April 12, 2018 – "Guitar Center, Inc. (the “Company”) announced the expiration and final results of its previously announced exchange offer and consent solicitation to (i) exchange its existing 9.625% Senior Unsecured Notes due 2020, of which there are currently $325 million aggregate principal amount outstanding, for (a) 5% Cash/ 8% PIK Notes due 2022 and (b) warrants to purchase shares of common stock, par value $0.01 per share, of Guitar Center Holdings, Inc., a Delaware corporation and the direct parent of the Company, and (ii) solicit consents to certain proposed amendments to the indenture governing the Existing Notes, commenced by the Company on March 12, 2018".
"At settlement, the Company issued $317,957,000.00 in aggregate principal amount of Exchange Notes, paid an Early Tender Consideration of $1,589,785.00 and support party fees totaling $1,512,775.00 in cash and Holdings issued Warrants, in each case, in exchange for Existing Notes validly tendered and accepted for exchange pursuant to the Exchange Offer. The New Securities have not been registered under the Securities Act of 1933, as amended or the securities laws of any state and may not be offered or sold in the United States absent registration or an exemption from the registration requirements of the Securities Act and applicable state securities laws."
For those unfamiliar with PIK’s, “a PIK or payment in kind is a type of high-risk loan or bond that allows borrowers to pay interest with additional debt rather than cash. This makes it an expensive, high-risk financing instrument because the size of the debt may increase quickly, potentially leaving lenders with big losses if the borrower is unable to pay back the loan.”

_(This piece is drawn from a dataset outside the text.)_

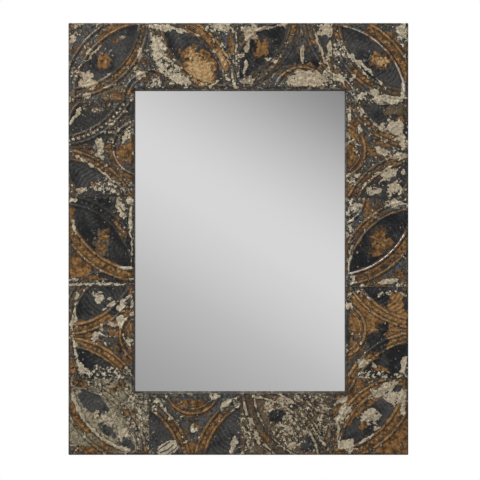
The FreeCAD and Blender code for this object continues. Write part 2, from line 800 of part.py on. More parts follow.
def screw(x, z, bearing):
    """A round-headed wood screw with a slot. Its head bears on a face at the given depth."""
    head, height, shank, length, point, slot, slot_depth = [
        size(f"Sizes.screw_{term}")
        for term in (
            "head_radius",
            "head_height",
            "shank_radius",
            "length",
            "point",
            "slot_width",
            "slot_depth",
        )
    ]
    seat = size(bearing) - size("Sizes.screw_clearance")
    at = FreeCAD.Vector(x, -seat, z)
    dome = (head * head + height * height) / (height + height)
    ball_middle = FreeCAD.Vector(x, height - dome - seat, z)
    cap = Part.makeSphere(dome, ball_middle).common(Part.makeCylinder(head, height, at, TO_WALL))
    made = cap.fuse(Part.makeCylinder(shank, length - point, at, TO_VIEWER))
    tip = FreeCAD.Vector(x, point - length - seat, z)
    made = made.fuse(Part.makeCone(shank, shank * TIP_SHARE, point, tip, TO_VIEWER))
    corner = FreeCAD.Vector(x - slot / 2, height - slot_depth - seat, z - head)
    return made.cut(Part.makeBox(slot, height, head + head, corner))


def screws(name, spots, bearing):
    return shaped(name, Part.makeCompound([screw(x, z, bearing) for x, z in spots]))


def screw_holes():
    radius = size("Sizes.screw_shank_radius + Sizes.screw_clearance")
    deep = size(f"{BACK} + Sizes.screw_length + Sizes.screw_clearance")
    spots = back_screw_spots() + hanger_screw_spots("left") + hanger_screw_spots("right")
    holes = [Part.makeCylinder(radius, deep, FreeCAD.Vector(x, 0, z), TO_VIEWER) for x, z in spots]
    return shaped("holes_for_screws", Part.makeCompound(holes))


holes_for_screws = screw_holes()


def board(name, left, right, bottom, top):
    """One board of the frame, with its rebate and holes."""
    region = block(name + "_region", left, right, bottom, top, "0", f"{FACE} + {BEYOND}")
    whole = common(name + "_whole", board_ring, region)
    rebated = cut(name + "_rebated", whole, rebate)
    drilled = cut(name + "_drilled", rebated, join(name + "_holes", [holes_for_dowels, holes_for_screws]))
    return cut(name, drilled, holes_for_nails)


OUTSIDE = (f"{LEFT} - {BEYOND}", f"{RIGHT} + {BEYOND}", f"{BOTTOM} - {BEYOND}", f"{TOP} + {BEYOND}")
STILE_INNER_LEFT = f"({SIGHT_LEFT} - {TIN})"
STILE_INNER_RIGHT = f"({SIGHT_RIGHT} + {TIN})"
RAIL_ENDS = (f"{STILE_INNER_LEFT} + {SEAT}", f"{STILE_INNER_RIGHT} - {SEAT}")
MIDDLE = "0"
nodes["left_stile"] = board("left_stile", OUTSIDE[0], STILE_INNER_LEFT, *OUTSIDE[2:])
nodes["right_stile"] = board("right_stile", STILE_INNER_RIGHT, *OUTSIDE[1:])
nodes["top_rail"] = board("top_rail", *RAIL_ENDS, MIDDLE, OUTSIDE[3])
nodes["bottom_rail"] = board("bottom_rail", *RAIL_ENDS, OUTSIDE[2], MIDDLE)
for joint in JOINTS:
    nodes[joint] = dowels(joint)


# The mirror glass, with a ground arris, and the hardboard behind it.
def slab_body(name, edges, back, thickness):
    body = doc.addObject("PartDesign::Body", name)
    sketch = new_sketch(body, name + "_outline", "XZ_Plane", back)
    rectangle(sketch, *edges)
    made = pad(body, name + "_slab", sketch, thickness)
    doc.recompute()
    return body, made


def edges_along(shape, axis, length):
    """The names of the edges of a given length along one axis."""
    found = []
    for index, edge in enumerate(shape.Edges, start=1):
        box = edge.BoundBox
        extent = {"x": box.XLength, "y": box.YLength, "z": box.ZLength}
        if abs(extent[axis] - length) < 1e-4 and abs(edge.Length - length) < 1e-4:
            found.append(f"Edge{index}")
    return found


glass, glass_slab = slab_body("mirror_glass", GLASS_EDGES, BACK, "Sizes.glass_thickness")
arris = glass.newObject("PartDesign::Chamfer", "mirror_glass_arris")
arris.Base = (glass_slab, edges_at_depth(glass_slab.Shape, size(GLASS_FRONT)))
arris.setExpression("Size", "Sizes.glass_arris")
nodes["mirror_glass"] = glass

hardboard, hardboard_slab = slab_body(
    "backing_board", BACK_EDGES, f"{BACK} - Sizes.back_thickness", "Sizes.back_thickness"
)
corners = hardboard.newObject("PartDesign::Fillet", "backing_board_corners")
corners.Base = (
    hardboard_slab,
    edges_along(hardboard_slab.Shape, "y", size("Sizes.back_thickness")),
)
corners.setExpression("Radius", "Sizes.back_corner_radius")
punched = new_sketch(hardboard, "backing_board_holes", "XZ_Plane", BACK)
left, right, bottom, top = BACK_EDGES
low = f"({bottom} + Sizes.back_screw_inset)"
high = f"({top} - Sizes.back_screw_inset)"
hole_radius = "Sizes.screw_shank_radius + Sizes.screw_clearance"
for column in (f"({left} + Sizes.back_screw_inset)", f"({right} - Sizes.back_screw_inset)"):
    for step in range(BACK_SCREW_ROWS):
        share = step / (BACK_SCREW_ROWS - 1)
        circle(punched, column, f"({low} + ({high} - {low}) * {share!r})", hole_radius)
for row in (low, high):
    circle(punched, f"(({left} + {right}) / 2)", row, hole_radius)
pocket(hardboard, "backing_board_drilling", punched, "Sizes.back_thickness")
nodes["backing_board"] = hardboard
nodes["back_screws"] = screws("back_screws", back_screw_spots(), f"{BACK} - Sizes.back_thickness")


# The strap hangers. A strap ends in an eye that holds the straight bar of its ring. The rings swing
# about upright axes and lie flat against the frame's back, pointing to the middle.
EYE_BORE = "(Sizes.ring_wire_radius + Sizes.ring_clearance)"
EYE_RADIUS = f"({EYE_BORE} + Sizes.strap_thickness)"
EYE_DEPTH = f"({BACK} - {EYE_RADIUS})"


def post(name, x, z, height, radius, depth):
    """An upright cylinder centred on a height."""
    made = doc.addObject("Part::Cylinder", name)
    return bind(
        made,
        Radius=radius,
        Height=height,
        Placement__Base__x=x,
        Placement__Base__y=f"-({depth})",
        Placement__Base__z=f"{z} - ({height}) / 2",
    )


def stub(name, x, z, back, front, radius):
    """A cylinder that points from the wall to the viewer."""
    made = doc.addObject("Part::Cylinder", name)
    made.Placement = FreeCAD.Placement(FreeCAD.Vector(), FreeCAD.Rotation(FreeCAD.Vector(1, 0, 0), 90))
    return bind(
        made,
        Radius=radius,
        Height=f"({front}) - ({back})",
        Placement__Base__x=x,
        Placement__Base__y=f"-({back})",
        Placement__Base__z=z,
    )


def strap(side):
    name = f"{side}_hanger_strap"
    eye, inward = eye_of(side)
    far = f"({eye} - {inward} * (Sizes.strap_length - Sizes.strap_width / 2))"
    near = f"({eye} - {inward} * {EYE_BORE})"
    left, right = (far, near) if inward > 0 else (near, far)
    low = f"{HANGER_HEIGHT} - Sizes.strap_width / 2"
    high = f"{HANGER_HEIGHT} + Sizes.strap_width / 2"
    plate_back = f"{BACK} - Sizes.strap_thickness"
    plate = block(name + "_plate", left, right, low, high, plate_back, BACK)
    end = stub(name + "_end", far, HANGER_HEIGHT, plate_back, BACK, "Sizes.strap_width / 2")
    tube = post(name + "_tube", eye, HANGER_HEIGHT, "Sizes.strap_width", EYE_RADIUS, EYE_DEPTH)
    bore = post(name + "_bore", eye, HANGER_HEIGHT, "Sizes.strap_width * 2", EYE_BORE, EYE_DEPTH)
    holes = [bore]
    for place in ("near", "far"):
        x = f"{eye} - {inward} * Sizes.strap_screw_{place}"
        holes.append(stub(f"{name}_hole_{place}", x, HANGER_HEIGHT, "0", FRONT, hole_radius))
    return cut(name, join(name + "_blank", [plate, end, tube]), join(name + "_holes", holes))


def quarter(name, x, z, radius, start, sweep):
    """A bend of the ring's wire, seen from the front."""
    made = torus(name, x, z, EYE_DEPTH, radius, "Sizes.ring_wire_radius")
    made.Angle3 = sweep
    made.Placement = made.Placement.multiply(
        FreeCAD.Placement(FreeCAD.Vector(), FreeCAD.Rotation(FreeCAD.Vector(0, 0, 1), start))
    )
    return made


def leg(name, x, z, length):
    """A level straight part of the ring's wire, which runs to the right."""
    made = doc.addObject("Part::Cylinder", name)
    made.Placement = FreeCAD.Placement(FreeCAD.Vector(), FreeCAD.Rotation(FreeCAD.Vector(0, 1, 0), 90))
    return bind(
        made,
        Radius="Sizes.ring_wire_radius",
        Height=length,
        Placement__Base__x=x,
        Placement__Base__y=f"-({EYE_DEPTH})",
        Placement__Base__z=z,
    )


RING_HALF = "(Sizes.ring_width / 2)"
BAR = "(Sizes.ring_width - Sizes.ring_corner_radius * 2)"
QUARTER_TURN = 90


def ring(side):
    name = f"{side}_hanger_ring"
    eye, inward = eye_of(side)
    parts = [post(name + "_bar", eye, HANGER_HEIGHT, BAR, "Sizes.ring_wire_radius", EYE_DEPTH)]
    bend = f"({eye} + {inward} * Sizes.ring_corner_radius)"
    end = f"({bend} + {inward} * Sizes.ring_leg_length)"
    low, high = f"({HANGER_HEIGHT} - {RING_HALF})", f"({HANGER_HEIGHT} + {RING_HALF})"
    first = bend if inward > 0 else end
    for label, z in (("low", low), ("high", high)):
        parts.append(leg(f"{name}_leg_{label}", first, z, "Sizes.ring_leg_length"))
    corner = "Sizes.ring_corner_radius"
    towards = (2, 1) if inward > 0 else (3, 0)
    for label, z, turns in (
        ("low", f"({low} + {corner})", towards[0]),
        ("high", f"({high} - {corner})", towards[1]),
    ):
        start = turns * QUARTER_TURN
        parts.append(quarter(f"{name}_bend_{label}", bend, z, corner, start, QUARTER_TURN))
    start = -QUARTER_TURN if inward > 0 else QUARTER_TURN
    parts.append(quarter(name + "_bow", end, HANGER_HEIGHT, RING_HALF, start, QUARTER_TURN * 2))
    return join(name, parts)


for side in HANGERS:
    nodes[f"{side}_hanger_strap"] = strap(side)
    nodes[f"{side}_hanger_ring"] = ring(side)
    spots = hanger_screw_spots(side)
    name = f"{side}_hanger_screws"
    nodes[name] = screws(name, spots, f"{BACK} - Sizes.strap_thickness")


# Bumpers: tapered rubber feet with a rounded rim.
def bumper(name, x, z):
    body = doc.addObject("Part::Cone", name + "_body")
    body.Placement = FreeCAD.Placement(FreeCAD.Vector(), FreeCAD.Rotation(FreeCAD.Vector(1, 0, 0), 90))
    bind(
        body,
        Radius1="Sizes.bumper_radius - Sizes.bumper_taper",
        Radius2="Sizes.bumper_radius",
        Height="Sizes.bumper_height",
        Placement__Base__x=x,
        Placement__Base__z=z,
    )
    doc.recompute()
    made = doc.addObject("Part::Fillet", name)
    made.Base = body
    radius = size("Sizes.bumper_rounding")
    rim = edges_at_depth(body.Shape, 0)
    made.Edges = [(int(edge[len("Edge"):]), radius, radius) for edge in rim]
    return made


for across_name, x in (
    ("left", f"({LEFT} + Sizes.bumper_inset)"),
    ("right", f"({RIGHT} - Sizes.bumper_inset)"),
):
    for up_name, z in (
        ("top", f"({TOP} - Sizes.bumper_inset)"),
        ("bottom", f"({BOTTOM} + Sizes.bumper_inset)"),
    ):
        name = f"bumper_{up_name}_{across_name}"
        nodes[name] = bumper(name, x, z)

nodes["face_nails"] = shaped("face_nails", Part.makeCompound([nail(x, z) for x, z in face_spots]))
nodes["edge_nails"] = shaped(
    "edge_nails", Part.makeCompound([edge_nail(x, z, inward) for x, z, inward in edge_spots])
)

doc.recompute()
os.makedirs("parts", exist_ok=True)
for name, made in nodes.items():
    made.Label = name
    assert "Invalid" not in made.State and "Error" not in made.State, name
    assert not made.Shape.isNull() and made.Shape.isValid(), name
    made.Shape.exportStep(f"parts/{name}.step")
    print(name, len(made.Shape.Solids), "solids", round(made.Shape.Volume), "cubic mm")
print(len(nodes), "nodes", len(face_spots), "face nails", len(edge_spots), "edge nails")
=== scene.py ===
import math

import bmesh
import bpy
import numpy as np
from bpy.props import FloatProperty, IntProperty, PointerProperty, StringProperty
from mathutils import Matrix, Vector


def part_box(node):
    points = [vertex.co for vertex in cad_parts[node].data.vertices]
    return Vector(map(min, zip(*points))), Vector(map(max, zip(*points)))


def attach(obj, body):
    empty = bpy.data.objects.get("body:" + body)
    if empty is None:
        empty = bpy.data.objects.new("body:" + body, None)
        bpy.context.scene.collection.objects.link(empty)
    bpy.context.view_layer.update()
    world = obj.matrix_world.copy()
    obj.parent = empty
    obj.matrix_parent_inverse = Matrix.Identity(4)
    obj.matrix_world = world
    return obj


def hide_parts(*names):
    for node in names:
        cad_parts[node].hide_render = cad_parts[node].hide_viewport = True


bl_info = {
    "name": "Wall mirror in old pressed tin",
    "version": (1, 0, 0),
    "blender": (4, 5, 0),
    "location": "View3D > Sidebar > Tin mirror",
    "description": "Presses, paints and rusts the tin pieces of a wall mirror and lights it",
    "category": "Object",
}

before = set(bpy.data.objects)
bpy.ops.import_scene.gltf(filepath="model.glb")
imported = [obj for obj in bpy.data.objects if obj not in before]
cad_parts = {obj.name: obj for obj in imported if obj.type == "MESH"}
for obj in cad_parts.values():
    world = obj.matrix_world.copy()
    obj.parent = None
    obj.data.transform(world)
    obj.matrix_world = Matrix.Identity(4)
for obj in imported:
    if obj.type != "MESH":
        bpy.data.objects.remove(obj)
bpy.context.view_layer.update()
MM = 0.001


def box_mm(node):
    """A node's lowest and highest corners, in millimetres."""
    return [[value / MM for value in corner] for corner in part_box(node)]


# The frame's outer edges and the sight edges of its opening, over the tin, in millimetres.
SHEET = 0.5
LEFT = box_mm("left_stile")[0][0] - SHEET
RIGHT = box_mm("right_stile")[1][0] + SHEET
TOP = box_mm("left_stile")[1][2] + SHEET
BOTTOM = box_mm("left_stile")[0][2] - SHEET
SIGHT = {
    "left": box_mm("left_stile")[1][0] + SHEET - LEFT,
    "right": box_mm("right_stile")[0][0] - SHEET - LEFT,
    "top": TOP - box_mm("top_rail")[0][2] + SHEET,
    "bottom": TOP - box_mm("bottom_rail")[1][2] - SHEET,
}
WIDTH = RIGHT - LEFT
HEIGHT = TOP - BOTTOM
TIN_FACE = -box_mm("left_stile")[0][1] + SHEET


def linear(code):
    """A colour written as sRGB hex, turned to linear light."""
    levels = [int(code[i : i + 2], 16) / 255 for i in (1, 3, 5)]
    bent = [v / 12.92 if v <= 0.04045 else ((v + 0.055) / 1.055) ** 2.4 for v in levels]
    return (*bent, 1.0)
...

March 14, 2018 -- "Guitar Center, Inc. announced that its indirect wholly owned subsidiary Guitar Center Escrow Issuer, Inc. has priced $635 million in aggregate amount of 9.500% senior secured notes due 2021 at an issue price of 98.140%. The Notes are being offered to “qualified institutional buyers” in a private placement, in reliance upon the exemption from the registration requirements of the Securities Act and certain non-U.S. persons outside the United States in accordance with Rule 902 under the Securities Act. The Notes Offering is expected to close on March 16, 2018, subject to customary closing conditions. Following satisfaction of conditions including the completion of the Company’s exchange offer and consent solicitation relating to the Company’s 9.625% Senior Notes due 2020, the Issuer will be merged with and into the Company, with the Company surviving."
"The Company intends to use the net proceeds from this offering, together with borrowings under the Company’s $375.0 million senior secured asset-based revolving credit facility (the 'ABL Facility'), to (i) redeem all of the Company’s outstanding 6.500% Senior Secured Notes due 2019 (including accrued and unpaid interest, if any, to the redemption date) and (ii) pay fees and expenses related to the Notes Offering, the Exchange Offer and an amendment and extension to the ABL Facility.
"The Notes will not be registered under the Securities Act of 1933 or the securities laws of any state and may not be offered or sold in the United States absent registration or an exemption from the registration requirements of the Securities Act and applicable state securities laws. This press release does not constitute an offer to sell or the solicitation of an offer to buy any security, nor shall there be any sale of the Notes or any other security of the Company, in any jurisdiction in which such offer, solicitation or sale would be unlawful prior to the registration or qualification under the securities laws of any such jurisdiction."
The play here is to move the maturity dates further toward the future to give the company additional breathing room to operate.
The ratings companies such as Moody’s and S&P Global appear unimpressed, with the ratings suggesting a high-degree of risk, weakest creditworthiness relative to other debt issuers, and have the greatest prospect for the recovery of principal or interest.
The 59-year-old company, controlled by their primary investor Ares Management. L.P., is said to be the world’s largest retailer of musical instruments and associated paraphernalia.
For employees, the handwriting is clearly on the wall and it remains to be seen if Guitar Center can overcome the plague that is affecting the retail sector.